Narodowe Centrum Nauki
NCN dla matematyków
Granty dla matematyków w NCN w większości mieszczą się w panelu ST1 Nauki matematyczne (wszystkie dziedziny matematyki, teoretyczne oraz stosowane, a także podstawy matematyczne informatyki, fizyki i statystyki). Liczby obrazujące granty z tego panelu dość rzetelnie odzwierciedlają zatem stan finansowania badań matematycznych przez Centrum.

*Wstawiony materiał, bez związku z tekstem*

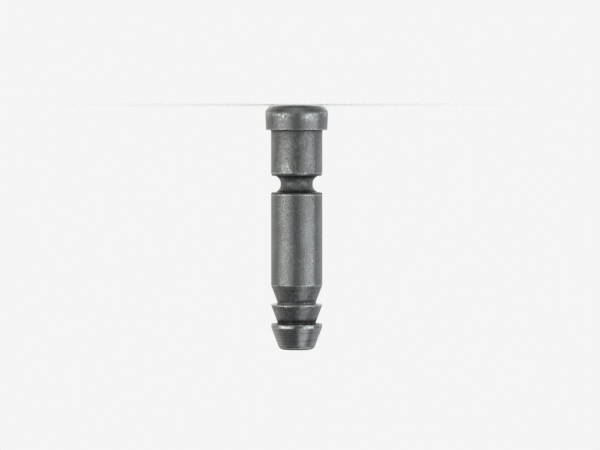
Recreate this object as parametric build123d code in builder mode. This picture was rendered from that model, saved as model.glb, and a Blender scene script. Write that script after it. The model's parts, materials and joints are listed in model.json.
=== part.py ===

Jednak trzeba pamiętać, że matematycy, w zależności od profilu badawczego, mogą również uczestniczyć w realizacji grantów w wielu innych panelach, gdyż współpracują z wieloma badaczami z różnych dziedzin (np. ST6 Informatyka i technologie informacyjne). Przyjmijmy jednak ST1 za punkt odniesienia, bo granty z tego panelu mają ściśle matematyczny charakter.
Liczby nie są imponujące. W ciągu ośmiu lat (2011-18) w panelu St1 przyznano zaledwie 511 grantów (łącznie z projektami międzynarodowymi) o wartości 151 839 814 zł. Oznacza to, że średnia wartość grantu „matematycznego” wyniosła niecałe 300 tys. złotych. Do konkursów krajowych w tym panelu zgłoszono 1649 wniosków, a zakwalifikowano do finansowania 484 z nich. Współczynnik sukcesu wyniósł zatem 29%.